Kunkle’s spree, though, doesn’t get off to a great or even good start. Poisoning passengers don’t have the visual value his limited audience (led, no less by Bobby) apparently craves. Mocked as an utter and complete fake, accused of staging the murders, Kunkle decides to take it up a notch and starts killing his passengers in increasingly violent ways.
That’s exactly the point where anyone who’s been riding or figuratively dying with Kotlyarenko’s film will likely jump out of a moving car and take their chances on the asphalt. Where Kotlyarenko thinks he’s shocking or otherwise provoking audiences via a spate of increasingly gruesome, drawn-out murders live-streamed to Kunkle’s audience, he’s committing the same mistakes in judgment Kunkle repeatedly makes throughout Spree: Losing his actual audience (i.e., us) in a morass of poorly staged violence for horror-comic effect to rapidly diminishing returns. It’s the worst kind of satire: Satire without anything to say beyond the obvious.
For now, let’s leave aside what would actually happen in the real world: Any social media site would have shut his feed down much earlier on and/or contacted law enforcement to investigate. Let’s give Kotlyarenko and Spree a pass on that one.
Kotlyarenko also thinks he’s clever and super-smart for pitting Kunkle against Jessie Adams (Sasheer Zamata, Saturday Night Live), a stand-up comedian with a solid social media following who crosses paths with Kunkle early in his spree and later becomes his last passenger and the “final girl” bound to take Kunkle on and take him down for violating the rules and norms of the social order, this time twisted to pit a representative of white male privilege (though Kunkle sees it differently) against a successful Black woman, turning Jessie into an inadvertent avatar of racial and social justice. Or, at least she would, and could, have been in an entirely different film where blood and violence weren’t used to sidestep exploring social, cultural, and political issues with actual depth.

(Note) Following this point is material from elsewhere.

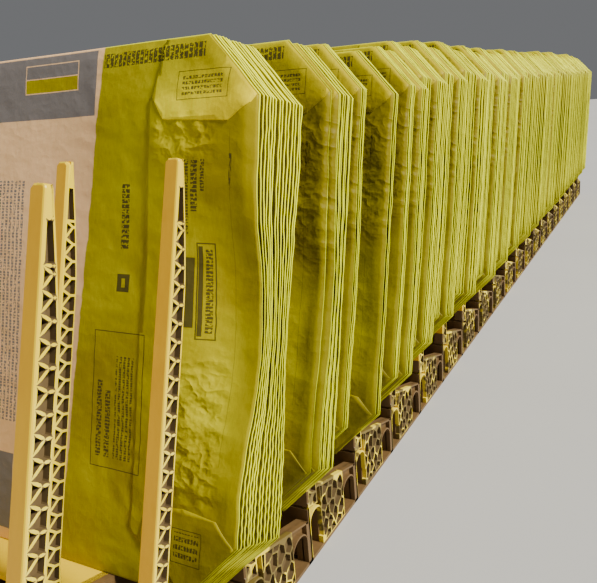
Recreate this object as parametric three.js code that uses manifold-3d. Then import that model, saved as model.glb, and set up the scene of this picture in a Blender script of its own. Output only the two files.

Kotlyarenko tries to throw in a few twists and turns, but they’re meant mostly to postpone the inevitable Kunkle vs. Jessie steel-cage match-up. Kotlyarenko converts Kunkle from spree killer to generic slasher trope, escaping almost certain death multiple times when the real world would dictate otherwise. That would be fine if Kotlyarenko didn’t have anything in mind except another generic entry tossed on the horror pile, but since he wants to do more, Spree has to be judged on his intentions and the actual results of those intentions.
At best, Spree is just another cynical attempt at manipulating audiences into believing they’re getting social commentary with their horror-comedy. At worst ― and Spree is often at its worst ― it’s borderline condescending and contemptuous of horror audiences (minus the borderline).
The film is now available to watch via various Video On Demand platforms.